§ **What is being asked**
You are to retype all of the data exactly as it appears.
□ □ □
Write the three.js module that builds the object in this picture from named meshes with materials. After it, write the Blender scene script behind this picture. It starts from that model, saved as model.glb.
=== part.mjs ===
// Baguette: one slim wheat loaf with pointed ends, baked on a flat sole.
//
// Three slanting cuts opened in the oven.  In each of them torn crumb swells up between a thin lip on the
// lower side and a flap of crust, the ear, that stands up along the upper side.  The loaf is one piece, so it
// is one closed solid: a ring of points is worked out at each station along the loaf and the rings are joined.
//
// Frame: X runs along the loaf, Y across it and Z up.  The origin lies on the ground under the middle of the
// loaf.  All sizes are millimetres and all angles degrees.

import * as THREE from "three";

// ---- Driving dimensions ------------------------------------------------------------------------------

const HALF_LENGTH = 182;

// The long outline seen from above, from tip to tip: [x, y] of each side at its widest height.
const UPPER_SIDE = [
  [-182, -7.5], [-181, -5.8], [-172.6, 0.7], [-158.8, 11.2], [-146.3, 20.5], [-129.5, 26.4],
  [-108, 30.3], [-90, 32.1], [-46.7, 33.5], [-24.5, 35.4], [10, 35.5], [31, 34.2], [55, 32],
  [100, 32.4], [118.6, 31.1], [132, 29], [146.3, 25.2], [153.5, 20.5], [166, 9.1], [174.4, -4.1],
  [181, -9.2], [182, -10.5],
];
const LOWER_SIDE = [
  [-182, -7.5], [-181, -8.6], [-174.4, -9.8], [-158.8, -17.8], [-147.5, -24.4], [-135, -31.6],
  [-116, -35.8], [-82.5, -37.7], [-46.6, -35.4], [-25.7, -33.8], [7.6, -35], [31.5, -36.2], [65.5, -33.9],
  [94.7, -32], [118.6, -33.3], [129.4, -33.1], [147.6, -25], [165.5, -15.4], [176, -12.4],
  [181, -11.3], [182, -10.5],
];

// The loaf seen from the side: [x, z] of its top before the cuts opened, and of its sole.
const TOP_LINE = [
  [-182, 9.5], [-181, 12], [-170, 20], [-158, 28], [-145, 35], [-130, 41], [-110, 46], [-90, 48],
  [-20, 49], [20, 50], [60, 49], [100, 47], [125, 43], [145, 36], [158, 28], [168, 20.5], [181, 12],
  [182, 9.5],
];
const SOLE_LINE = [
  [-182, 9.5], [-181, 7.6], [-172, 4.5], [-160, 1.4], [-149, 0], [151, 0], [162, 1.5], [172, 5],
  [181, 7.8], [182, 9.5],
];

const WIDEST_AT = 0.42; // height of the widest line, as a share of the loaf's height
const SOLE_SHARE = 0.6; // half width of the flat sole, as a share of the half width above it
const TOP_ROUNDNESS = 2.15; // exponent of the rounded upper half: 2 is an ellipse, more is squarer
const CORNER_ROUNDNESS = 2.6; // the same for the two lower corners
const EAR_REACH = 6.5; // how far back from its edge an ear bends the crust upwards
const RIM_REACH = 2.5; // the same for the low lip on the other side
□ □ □
§ **Written answer**
Write the three.js module that builds the object in this picture from named meshes with materials. After it, write the Blender scene script behind this picture. It starts from that model, saved as model.glb.
=== part.mjs ===
// Baguette: one slim wheat loaf with pointed ends, baked on a flat sole.
//
// Three slanting cuts opened in the oven.  In each of them torn crumb swells up between a thin lip on the
// lower side and a flap of crust, the ear, that stands up along the upper side.  The loaf is one piece, so it
// is one closed solid: a ring of points is worked out at each station along the loaf and the rings are joined.
//
// Frame: X runs along the loaf, Y across it and Z up.  The origin lies on the ground under the middle of the
// loaf.  All sizes are millimetres and all angles degrees.

import * as THREE from "three";

// ---- Driving dimensions ------------------------------------------------------------------------------

const HALF_LENGTH = 182;

// The long outline seen from above, from tip to tip: [x, y] of each side at its widest height.
const UPPER_SIDE = [
  [-182, -7.5], [-181, -5.8], [-172.6, 0.7], [-158.8, 11.2], [-146.3, 20.5], [-129.5, 26.4],
  [-108, 30.3], [-90, 32.1], [-46.7, 33.5], [-24.5, 35.4], [10, 35.5], [31, 34.2], [55, 32],
  [100, 32.4], [118.6, 31.1], [132, 29], [146.3, 25.2], [153.5, 20.5], [166, 9.1], [174.4, -4.1],
  [181, -9.2], [182, -10.5],
];
const LOWER_SIDE = [
  [-182, -7.5], [-181, -8.6], [-174.4, -9.8], [-158.8, -17.8], [-147.5, -24.4], [-135, -31.6],
  [-116, -35.8], [-82.5, -37.7], [-46.6, -35.4], [-25.7, -33.8], [7.6, -35], [31.5, -36.2], [65.5, -33.9],
  [94.7, -32], [118.6, -33.3], [129.4, -33.1], [147.6, -25], [165.5, -15.4], [176, -12.4],
  [181, -11.3], [182, -10.5],
];

// The loaf seen from the side: [x, z] of its top before the cuts opened, and of its sole.
const TOP_LINE = [
  [-182, 9.5], [-181, 12], [-170, 20], [-158, 28], [-145, 35], [-130, 41], [-110, 46], [-90, 48],
  [-20, 49], [20, 50], [60, 49], [100, 47], [125, 43], [145, 36], [158, 28], [168, 20.5], [181, 12],
  [182, 9.5],
];
const SOLE_LINE = [
  [-182, 9.5], [-181, 7.6], [-172, 4.5], [-160, 1.4], [-149, 0], [151, 0], [162, 1.5], [172, 5],
  [181, 7.8], [182, 9.5],
];

const WIDEST_AT = 0.42; // height of the widest line, as a share of the loaf's height
const SOLE_SHARE = 0.6; // half width of the flat sole, as a share of the half width above it
const TOP_ROUNDNESS = 2.15; // exponent of the rounded upper half: 2 is an ellipse, more is squarer
const CORNER_ROUNDNESS = 2.6; // the same for the two lower corners
const EAR_REACH = 6.5; // how far back from its edge an ear bends the crust upwards
const RIM_REACH = 2.5; // the same for the low lip on the other side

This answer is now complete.